O interesse dos deputados autores do PL na disputa por terras no Brasil não é de hoje. Além de articular a criação da Frente Parlamentar Agro do Rio Grande do Sul, Zucco presidiu a Comissão Parlamentar de Inquérito (CPI) que investigou o principal movimento que luta pela reforma agrária no Brasil, o Movimento dos Trabalhadores Rurais Sem Terra (MST), em 2023.

O PL foi criticado pelo MST, que entende que há uma articulação formada no Congresso para defender o interesse dos latifundiários e dos grandes empresários que atuam no campo. Hadich afirma que esse PL é um desdobramento claro da CPI. O relatório final da comissão propôs 23 projetos de lei, entre eles o que foi aprovado nesta quarta na Câmara.

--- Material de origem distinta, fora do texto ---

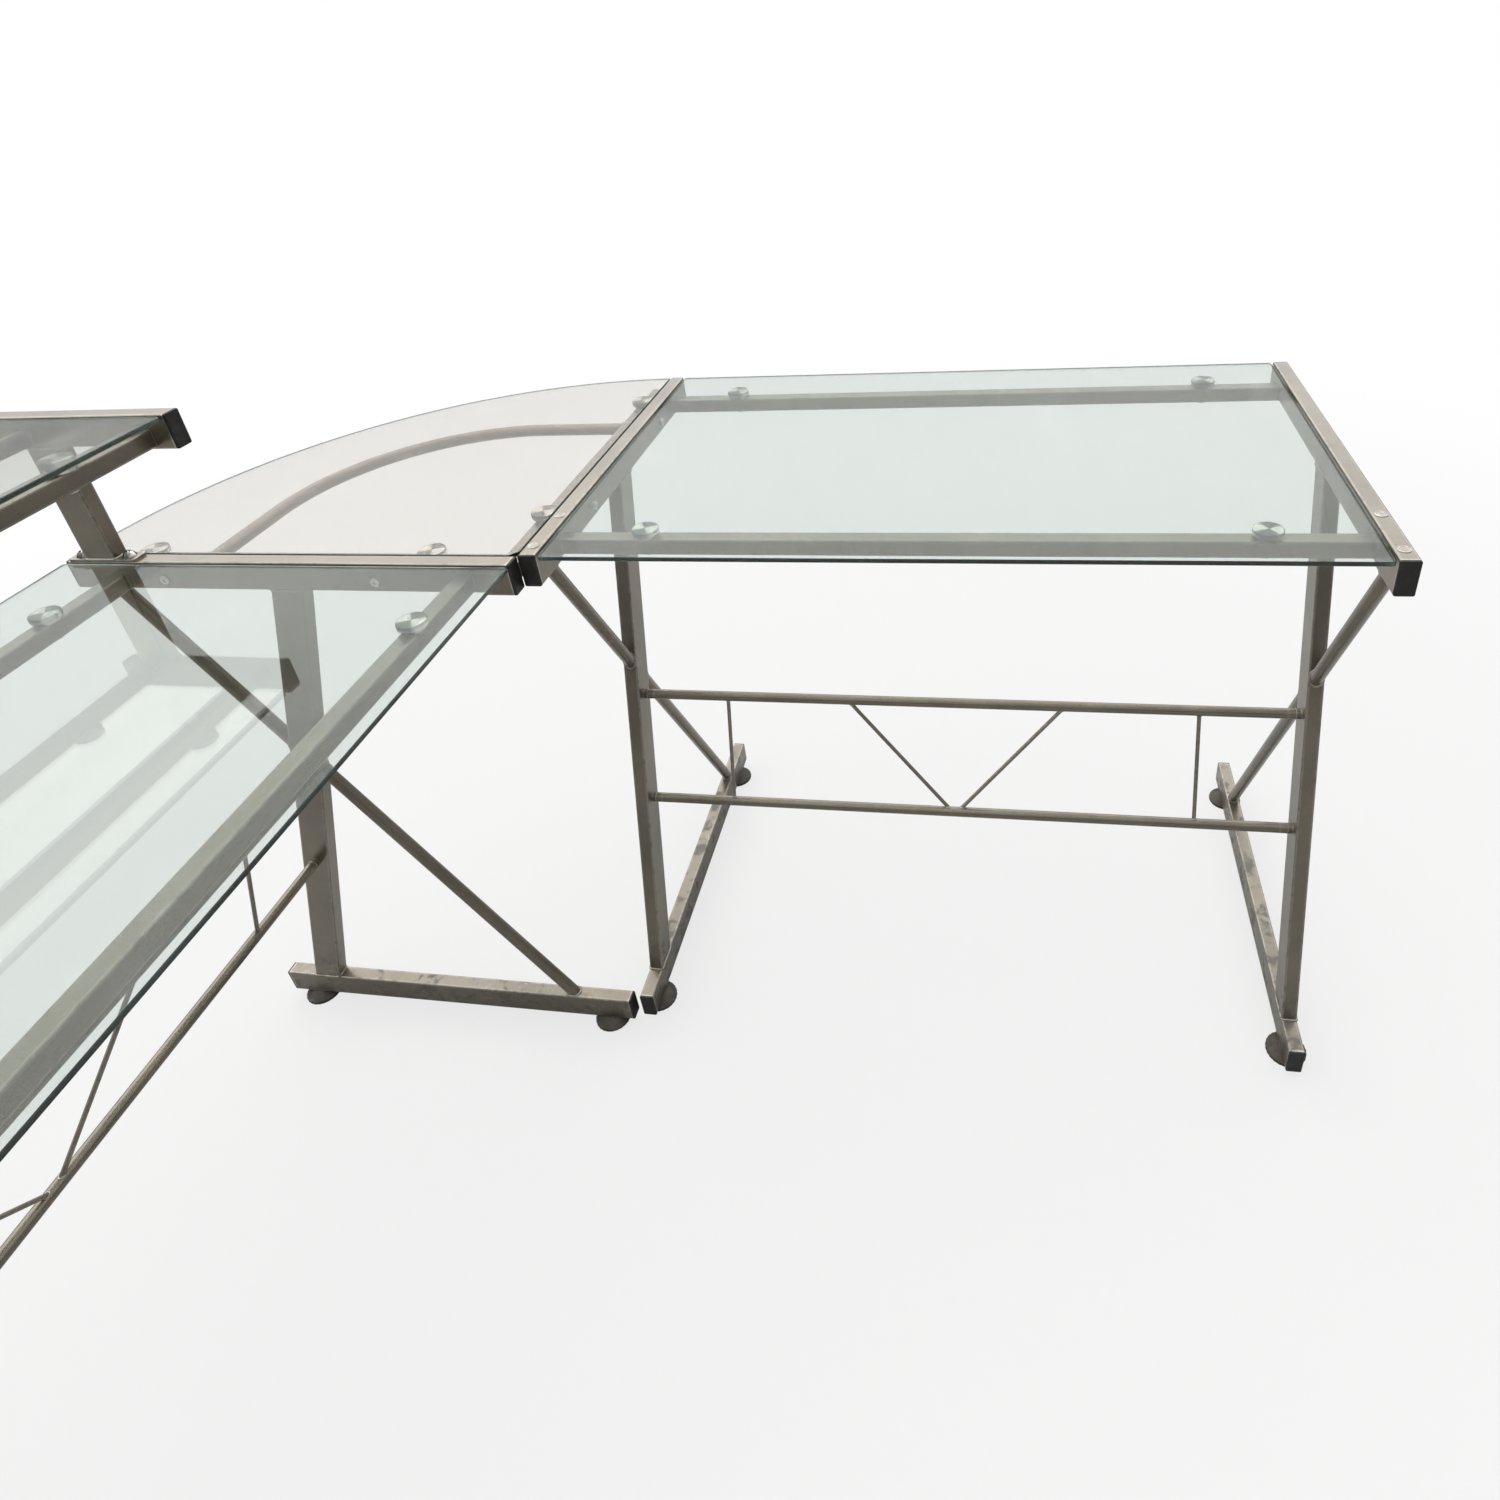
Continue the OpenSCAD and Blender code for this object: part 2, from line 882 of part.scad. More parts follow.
right_wing() outer() rail(rail_bolts_v, plug_holes_v, plug_hole_d);  // right_outer_rail
right_wing() outer() leg();  // right_outer_leg
right_wing() outer() struts();  // right_outer_struts
right_wing() outer() foot();  // right_outer_foot
right_wing() outer() frame_caps();  // right_outer_caps
right_wing() outer() glide(glide_toe_v);  // right_outer_toe_glide
right_wing() outer() glide(glide_heel_v);  // right_outer_heel_glide

left_wing() rail(concat(rail_bolts_v, left_corner_bolts_v), plate_screw_v, bolt_hole_d);  // left_inner_rail
left_wing() leg();  // left_inner_leg
left_wing() struts();  // left_inner_struts
left_wing() foot();  // left_inner_foot
left_wing() frame_caps();  // left_inner_caps
left_wing() glide(glide_toe_v);  // left_inner_toe_glide
left_wing() glide(glide_heel_v);  // left_inner_heel_glide

left_wing() outer() rail(rail_bolts_v, plate_screw_v, bolt_hole_d);  // left_outer_rail
left_wing() outer() leg();  // left_outer_leg
left_wing() outer() struts();  // left_outer_struts
left_wing() outer() foot();  // left_outer_foot
left_wing() outer() frame_caps();  // left_outer_caps
left_wing() outer() glide(glide_toe_v);  // left_outer_toe_glide
left_wing() outer() glide(glide_heel_v);  // left_outer_heel_glide

right_wing() cross_rail(cross_toe_v);  // right_toe_cross_rail
right_wing() cross_rail(cross_heel_v);  // right_heel_cross_rail
right_wing() truss_tube(upper_v, truss_upper_h);  // right_truss_upper
right_wing() truss_tube(lower_v, truss_lower_h);  // right_truss_lower
right_wing() truss_rods();  // right_truss_rods
right_wing() wing_glass();  // right_glass

left_wing() cross_rail(cross_toe_v);  // left_toe_cross_rail
left_wing() cross_rail(cross_heel_v);  // left_heel_cross_rail
left_wing() truss_tube(upper_v, truss_upper_h);  // left_truss_upper
left_wing() truss_tube(lower_v, truss_lower_h);  // left_truss_lower
left_wing() truss_rods();  // left_truss_rods
left_wing() wing_glass();  // left_glass

corner_glass();
beside_right_rail() bar_body(bar_near, bar_end, corner_pads, corner_bolts);  // corner_bar_right
beside_left_rail() bar_body(bar_far, bar_end, corner_pads, corner_bolts);  // corner_bar_left
corner_brace();
corner_spacers();

left_wing() shelf_post();  // shelf_inner_post
left_wing() outer() shelf_post();  // shelf_outer_post
left_wing() shelf_rail();  // shelf_inner_rail
left_wing() outer() shelf_rail();  // shelf_outer_rail
left_wing() shelf_cross_rail(shelf_front_v);  // shelf_front_cross_rail
left_wing() shelf_cross_rail(shelf_back_v);  // shelf_back_cross_rail
left_wing() shelf_glass();
left_wing() {  // shelf_caps
        cap_pair(0, shelf_depth, shelf_rail_z);
        outer() cap_pair(0, shelf_depth, shelf_rail_z);
    }

at_all_pads() pad();  // glass_pads
at_all_pads() pad_screw();  // pad_screws
frame_bolts();
shelf_screws();
rail_plugs();
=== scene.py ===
"""Looks of the corner desk: coated steel frame, clear glass, turned pads, welds, screws and glides."""
import json
import logging
import math
from collections.abc import Callable
from dataclasses import dataclass, field
from enum import Enum

import bmesh
import bpy
import numpy as np
from mathutils import Matrix, Vector

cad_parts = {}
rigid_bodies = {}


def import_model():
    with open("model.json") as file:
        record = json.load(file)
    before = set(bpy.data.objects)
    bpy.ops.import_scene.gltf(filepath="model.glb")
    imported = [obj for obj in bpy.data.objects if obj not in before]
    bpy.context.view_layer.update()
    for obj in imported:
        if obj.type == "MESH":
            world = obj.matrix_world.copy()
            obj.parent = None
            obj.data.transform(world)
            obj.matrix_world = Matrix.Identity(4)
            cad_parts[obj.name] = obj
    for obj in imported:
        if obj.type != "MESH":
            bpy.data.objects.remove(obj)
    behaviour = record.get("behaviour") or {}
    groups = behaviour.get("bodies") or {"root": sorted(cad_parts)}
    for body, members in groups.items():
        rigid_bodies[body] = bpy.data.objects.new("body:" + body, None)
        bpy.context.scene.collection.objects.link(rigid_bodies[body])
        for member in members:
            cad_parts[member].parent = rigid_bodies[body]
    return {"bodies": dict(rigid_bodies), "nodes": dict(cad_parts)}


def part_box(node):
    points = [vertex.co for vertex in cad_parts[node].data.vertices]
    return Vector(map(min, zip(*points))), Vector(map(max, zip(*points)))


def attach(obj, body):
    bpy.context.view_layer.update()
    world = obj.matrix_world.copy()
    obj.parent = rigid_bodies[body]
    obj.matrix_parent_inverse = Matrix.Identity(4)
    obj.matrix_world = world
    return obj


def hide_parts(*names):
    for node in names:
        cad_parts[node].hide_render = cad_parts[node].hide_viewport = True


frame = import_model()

log = logging.getLogger("corner_desk")

MM = 0.001
DESK_BODY = "desk"
TURN_MAP = "turning"
BEAD_RIPPLE = 0.16
BEAD_SWAY = 0.1
BEAD_SIDES = 10
CLOSE_POINTS = 1e-6
FLAT_EDGE = 1e-7
LEVEL_REACH = 0.01 * MM



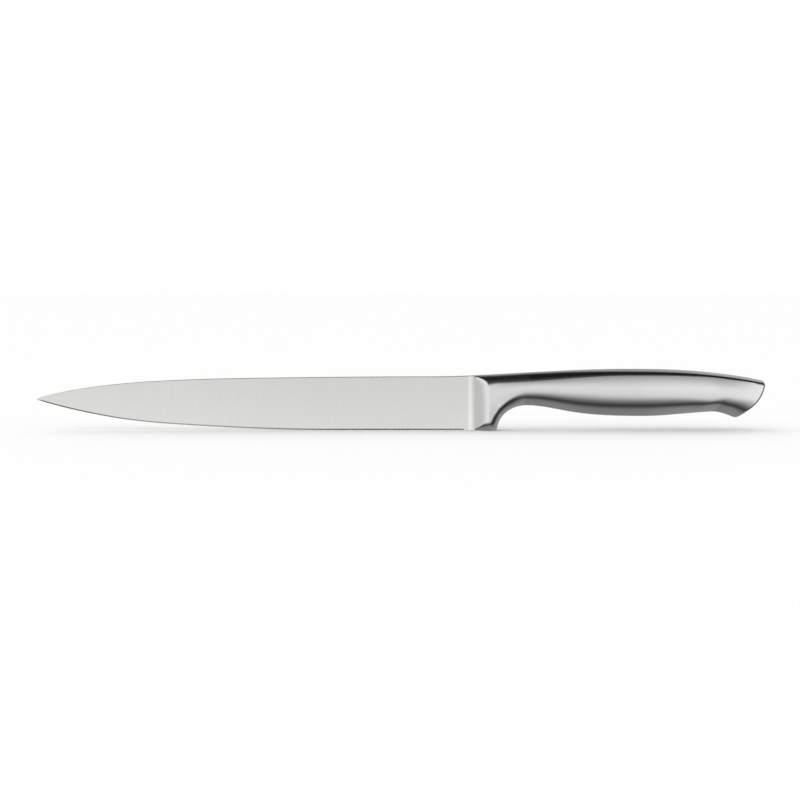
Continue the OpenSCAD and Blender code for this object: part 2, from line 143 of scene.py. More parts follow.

A CPI, no entanto, terminou sem que o relatório do deputado Ricardo Salles (PL-SP) fosse votado. Hadich afirma que esse projeto não tinha força até que o deputado Pedro Lupion (Republicanos-PR) assumiu a relatoria do texto e instrumentalizou politicamente o texto. O congressista também tem interesse direto no projeto por ser de família com propriedades rurais.

Seu pai, Abelardo Lupion, além de ex-deputado, é dono de terras em Santo Antônio da Platina (PR). Ele também foi presidente da FPA.

A falta de eficácia da CPI gerou uma frustração desses setores, que tiveram que coordenar uma outra ofensiva contra a reforma agrária, mas por meio deste projeto de lei.

“Esse PL está dentro de um contexto que é a ofensiva dos últimos anos e a correlação de forças muito desfavoráveis no parlamento, especialmente na questão agrária. A bancada ruralista está preparada para fazer esse debate. Esse projeto também tem uma conexão com a última CPI contra o MST, porque os proponentes são vinculados a essa CPI. A comissão teve um insucesso porque terminou sem um relatório final, mas ele se articula para garantir essa legislação”, aponta Hadich.

Baque para a luta

A aprovação do texto mexe com a luta pela reforma agrária no Brasil. Os movimentos que discutem o tema no país usam a legislação e a Constituição como principal argumento para que seja feita uma redistribuição de terras improdutivas e que não cumprem a função social. Sem o respaldo legal, será preciso encontrar outros caminhos para fazer o debate.

Sobreiro Filho afirma que esse movimento da FPA faz parte de uma disputa política pelas leis do país e que isso também deve ser feito pelos movimentos.

“O MST disputa leis e a Constituição. Não só a terra pela ocupação. Essa também é uma disputa jurídica e cultural feita pelo agronegócio. A destruição da função social e a retirada de questões morais dessa pauta coloca uma nova base ética, mas que segue imoral. As elites nacionais tentam garantir seus privilégios e seguir acumulando sua agenda voltada para a exportação. É um ataque ao povo brasileiro”, afirmou.

Na avaliação de quem está na luta, isso também é uma forma de tentar desmobilizar os movimentos e atacar a “esperança, as possibilidades e os instrumentos jurídicos” que dão respaldo — não só legal, mas também moral — para os militantes.

Mesmo com a garantia da lei para a reforma agrária, os militantes afirmam que os ataques são sistemáticos e, muitas vezes, partiram dos próprios presidentes. Fernando Collor e Itamar Franco avançaram pouco na redistribuição de terras.

Já Fernando Henrique Cardoso (PSDB) editou uma Medida Provisória em 2000 proibindo que terras ocupadas fossem para a reforma agrária, além de proibir a vistoria de terras ocupadas por movimentos sociais por até dois anos. A medida também determinava que os assentados de ocupações não poderiam participar do programa de reforma agrária.

“A redemocratização oportunizou que os movimentos façam a sua luta em espaço público, mas não a participação política desses sujeitos. Não garantiu segurança e de lá pra cá se relacionou com agendas ostensivas”, conclui Sobreira.